Limitations of Typecast Operator Overloading
- Conversions done by the compiler might interfere with user-defined typecast operators.
- All typecasts can not be overloaded.
- In the case of inheritance hierarchies complexities occur, especially in the case when typecasting is done between base and derived classes.
- Typecast operator overloading can be applied only to user-defined types, and not to non-user-defined classes.
Conclusion
Basically, typecast operator overloading in C++ allows the developers to customize how casting operators behave, offering precise control over conversions between different data types.

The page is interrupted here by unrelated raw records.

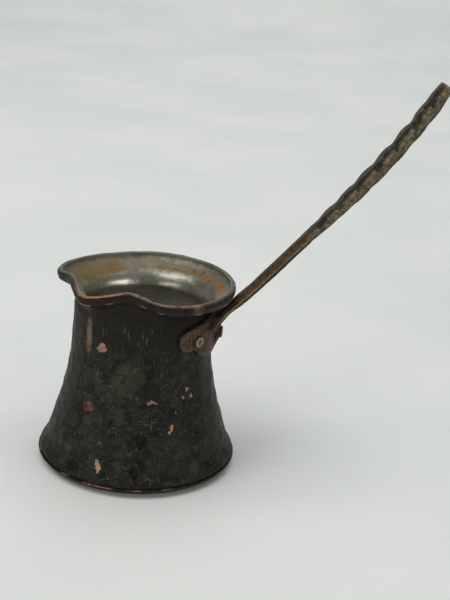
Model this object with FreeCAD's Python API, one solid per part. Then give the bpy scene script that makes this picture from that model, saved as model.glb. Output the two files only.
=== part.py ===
import FreeCAD, Part
import math
import os

# Cezve, a small hammered copper coffee pot with a riveted long handle.
# Millimetres. Origin at the centre of the flat underside, +Z up, handle along +X.

# ---- driving dimensions -------------------------------------------------
AZ_COUNT = 96              # control columns round the pot
DISC_THICK = 1.5           # base disc sheet
DISC_FLAT_R = 39.3         # flat underside
FLANGE_TOP_Z = 3.6         # top of the turned-up flange on the base disc
FLANGE_OUT_R = 45.0
SEAM_TOP_R = 43.9          # pot wall radius where it enters the flange
SEAM_LOW_R = 41.4
WALL_IN_LOW_R = 40.2
LINING = 0.3               # tin coat
CREASE_Z = 81.0            # hammered crease under the rim band
CREASE_R = 39.6
NECK_TOP_Z = 73.6          # where the straight neck ends and the flare starts
RIM_Z = 85.45              # control height of the rim's top
RIM_R = 40.45

STRAP_R = 33.0             # outer radius of the strap
STRAP_TOP_Z = 73.3
STRAP_HALF_Y = 25.4
STRAP_SIDE_LOW_Z = 60.7
STRAP_NOTCH_Y = 19.8
STRAP_NOTCH_Z = 61.0
STRAP_LOW_Z = 54.2
KEEL_HALF_Y = 3.1
KEEL_X = 35.2

RIVET_ANGLE = 33.0         # side rivets, degrees from the handle
RIVET_SIDE_Z = 64.8
RIVET_MID_Z = 63.6
RIVET_SHANK_R = 1.6
RIVET_HEAD_R = 2.75
RIVET_HEAD_H = 0.95
RIVET_TAIL_R = 2.4
RIVET_TAIL_H = 0.55

# centreline of the handle bar, (x, z)
BAR_LINE = [(31.9, 68.1), (33.6, 70.0), (36.2, 72.7), (41.0, 77.7), (47.2, 84.4),
            (60.0, 99.5), (72.0, 114.0), (84.0, 128.4), (96.0, 143.6),
            (104.2, 155.0), (111.6, 166.4), (120.3, 180.6)]
GRIP_FROM = 64.4           # length along the bar where the scalloped grip begins
SCALLOP_PITCH = 11.46
ROOT_SPREAD = 8.5          # extra half width where the bar meets the strap
ROOT_LENGTH = 6.0
TIP_TAPER = 12.0

# pour spout: angles are taken clockwise-from-above positions on the rim,
# 0 at the side opposite the handle, growing towards the spout
SPOUT_ZERO = 189.0         # polar angle of that zero, degrees
# (angle, rim radius factor, rim rise)
SPOUT = [(-180, 1.0, 0.0), (-100, 1.0, 0.0), (-70, 0.998, -0.57), (-60, 1.002, -0.56),
         (-50, 1.007, -0.54), (-40, 1.013, -0.48), (-30, 1.018, -0.39), (-22, 1.018, -0.31),
         (-15, 1.006, -0.18), (-8, 0.974, 0.13), (0, 0.914, 0.97), (8, 0.856, 1.99),
         (17, 0.842, 2.38), (27, 0.866, 1.92), (37, 0.908, 0.92), (44, 0.942, 0.12),
         (50, 0.941, 0.14), (56, 0.909, 0.91), (62, 0.869, 1.83), (69, 0.83, 2.86),
         (76, 0.804, 3.71), (82, 0.811, 3.71), (90, 0.851, 2.77), (96, 0.899, 1.74),
         (105, 0.947, 0.91), (114, 0.987, 0.61), (126, 1.02, 0.5), (150, 1.01, 0.2), (180, 1.0, 0.0)]

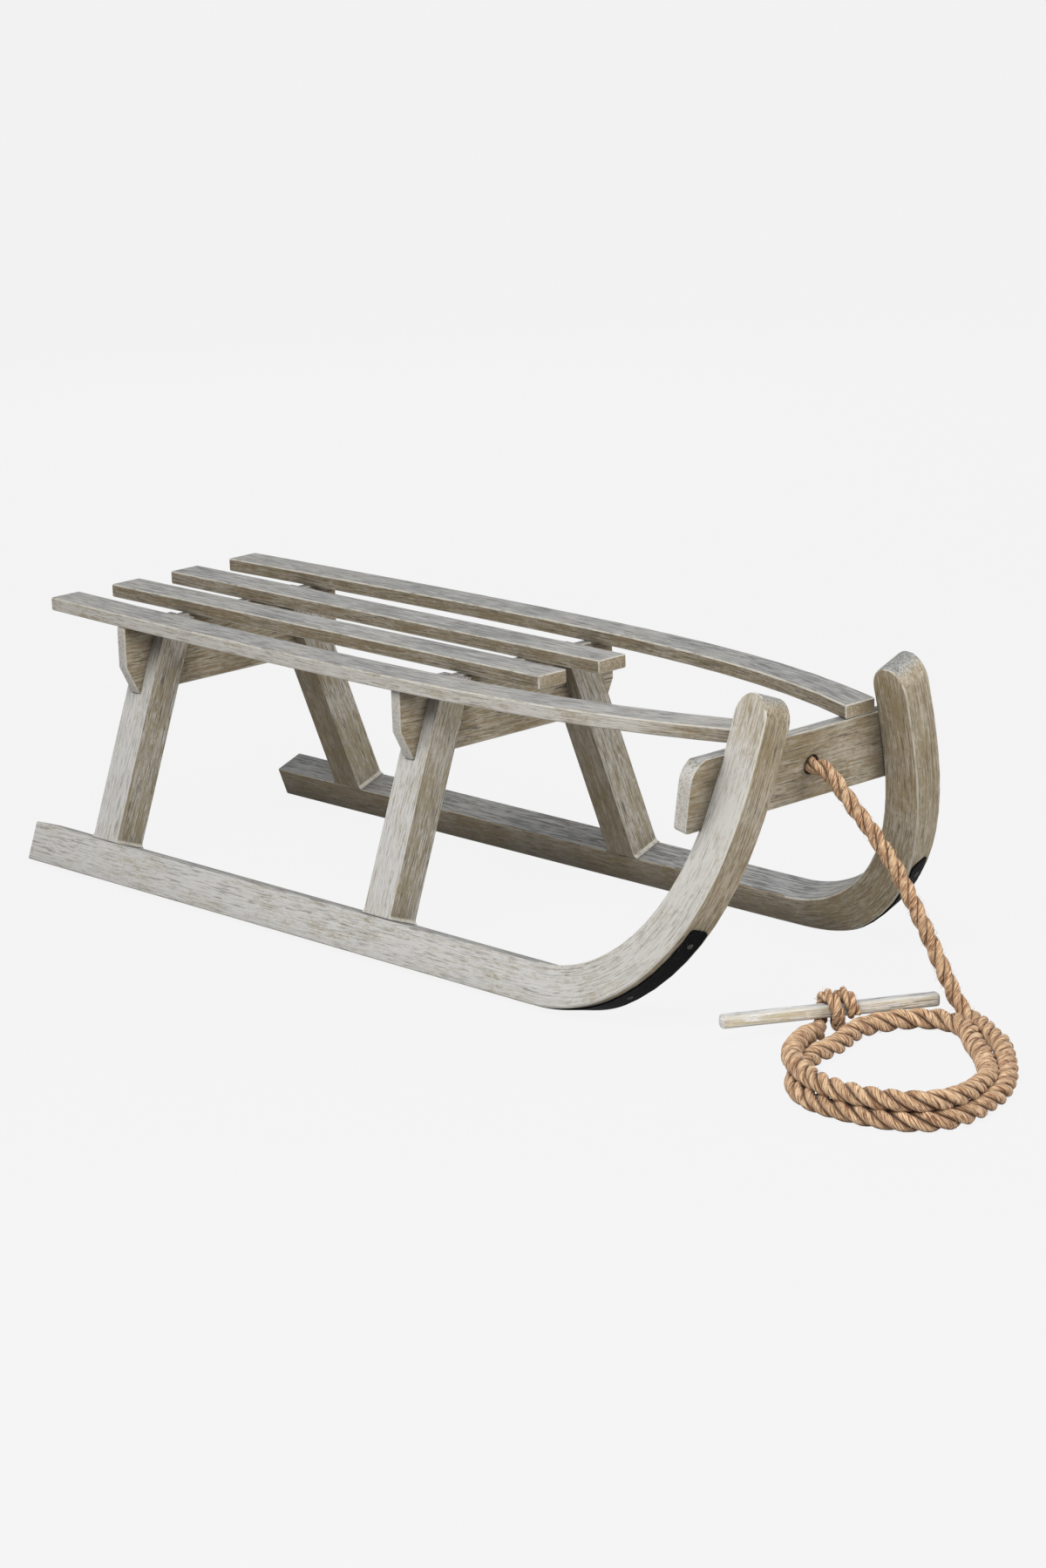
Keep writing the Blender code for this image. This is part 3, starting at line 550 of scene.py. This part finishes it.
def laid_rope(bm, line, thickness, lay_length, sides=12, step=0.0026, start=0.0):
    """Lays three strands round a middle line, right-handed; thickness(share) gives the rope's own."""
    yarn = bm.verts.layers.float_vector.get("yarn") or bm.verts.layers.float_vector.new("yarn")
    length = way_along(line)
    count = max(int(length / step), 8)
    points = evenly(line, count)
    across = Vector((0, 0, 1)).cross(points[1] - points[0])
    across = across if across.length > 1e-6 else Vector((0, 1, 0))
    frames = []
    for i, point in enumerate(points):
        tangent = (points[min(i + 1, count)] - points[max(i - 1, 0)]).normalized()
        across = (across - tangent * across.dot(tangent)).normalized()
        frames.append((point, tangent, across.copy(), tangent.cross(across)))
    for strand in range(3):
        ring = bmesh.ops.create_circle(bm, cap_ends=False, segments=sides, radius=0.001)["verts"]
        first = ring
        for i, (point, tangent, one, other) in enumerate(frames):
            if i:
                edges = [edge for edge in set(e for vert in ring for e in vert.link_edges)
                         if all(vert in ring for vert in edge.verts)]
                grown = bmesh.ops.extrude_edge_only(bm, edges=edges)["geom"]
                following = {}
                for new in grown:
                    if isinstance(new, bmesh.types.BMVert):
                        for edge in new.link_edges:
                            if edge.other_vert(new) in ring:
                                following[edge.other_vert(new)] = new
                ring = [following[vert] for vert in ring]
            way = length * i / count
            whole = thickness(i / count)
            radius = whole * 0.24
            turn = 2 * math.pi * ((way + start) / lay_length + strand / 3)
            outward = one * math.cos(turn) + other * math.sin(turn)
            sideways = other * math.cos(turn) - one * math.sin(turn)
            offset = whole / 2 - radius
            onward = (tangent + sideways * (2 * math.pi * offset / lay_length)).normalized()
            round_way = onward.cross(outward).normalized()
            middle = point + outward * offset
            for k, vert in enumerate(ring):
                phi = 2 * math.pi * k / sides
                uneven = 1.0 + 0.09 * noise.noise(Vector((way * 90, phi * 0.8, strand * 7.3 + start)))
                vert.co = middle + (round_way * math.sin(phi) - outward * math.cos(phi)) * radius * uneven
                vert[yarn] = (way + start, (phi - math.pi) * radius, strand * 0.05 + start)
        for end in (first, ring):
            bmesh.ops.contextual_create(bm, geom=end)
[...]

Through practical examples, we’ve demonstrated how this feature enhances the adaptability of user-defined classes within existing code. Whether converting complex numbers, temperatures, or strings, typecast operator overloading provides a practical means to fine-tune these conversions. By grasping and applying this concept, programmers can create more tailored and seamless interactions in their C++ programs, contributing to clearer and more efficient code.